Yes, I had an email at the college I attended. Everyone's always trying to act like I didn't freaking go to college. Guys, I went, I had an email. She went to Jimmy Fallon's college. Yeah. Shout out St. Rose that my cousin went to also. It's true. I was just fucking with you. But what was your college email?
It was hburner at wisc.edu for Wisconsin. And that's what I used for like my Facebook and my Apple ID and my everything. And then no one tells you that after college, you have to change it because they shut it down. So like I went years not being able to log in to my Apple ID because it was EDU and like I couldn't get into it to change it. And now we know why you don't believe in Bluetooth or Wi-Fi.
You were traumatized. And that's the pipeline. Fuck all of this. That's the pipeline. Yeah. And I don't believe in mail. No, you don't. No. No, I get that. I think mine was just sorbo P some numbers at St. Rose.edu. How many just sorbo P's were there at your school with 500 students?
You never know. You literally know. Independent school shout out because you get more attention for people who need it. Yes. You get individualized attention where they say, we don't think this is for you. How many classes did you skip? Never, never skipped class. I was not a class skipper.
really well because i was like if i skip one i'm never coming back you literally i'll get a taste of that freedom and i'll never see my face again me with smoking cigarettes yeah with cocaine yeah that's how i felt about school i'm like you guys you know me too well i slept through most classes which is our brand um but i was there
No, I even would do like early classes so that I was like done by like one o'clock. I was a different person. I don't know who that is. Do you know that nowadays kids just chat GBT the lesson plan? I mean, I feel like I was doing that years ago too.

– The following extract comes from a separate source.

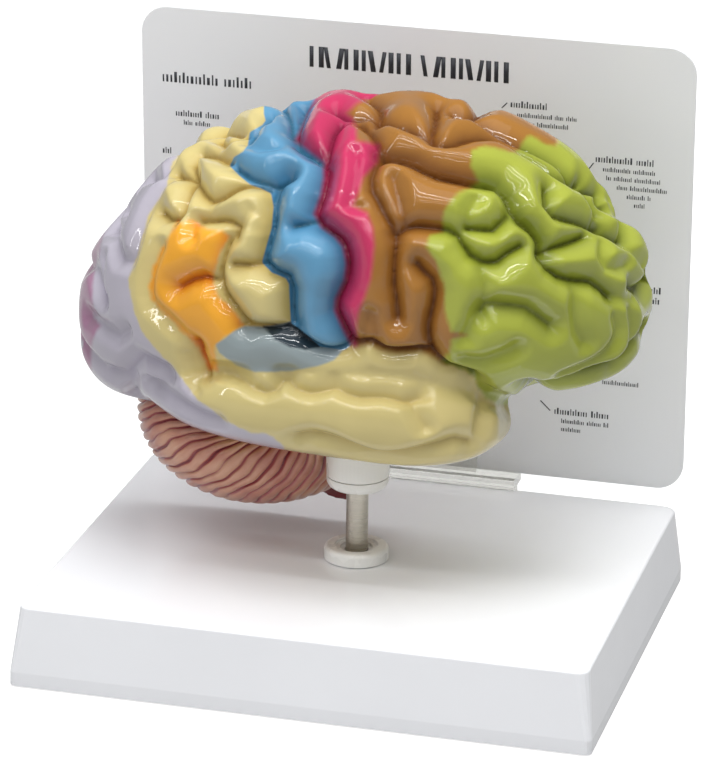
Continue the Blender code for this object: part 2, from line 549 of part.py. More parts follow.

I was ahead of my freaking time. You guys, wow. That was a lot of information. Wait, what an action-packed hour. We've never done so many things and tomorrow we're going to... I feel like Kevin Hart in The Rock. I feel like we just...
Oh my God. It's giving, what's her name? The Wizard of Oz girl. Who starred in the Wizard of Oz? Ariana Grande? No. Julie, what's her name? Julie Andrews. No, what's her name? What is her freaking name? You were just talking about her.
I'm trying to do a callback. Why do I keep thinking of the most insane people? I want to say Cyndi Lauper. No. What's on the tip of my tongue? What is her name, Hannah? Judy Garland. We fucking Judy Garland ourselves this week. No, I need to take a beta blocker. We love you guys so much. Thank you for giggling. We'll giggle with you later. Bye.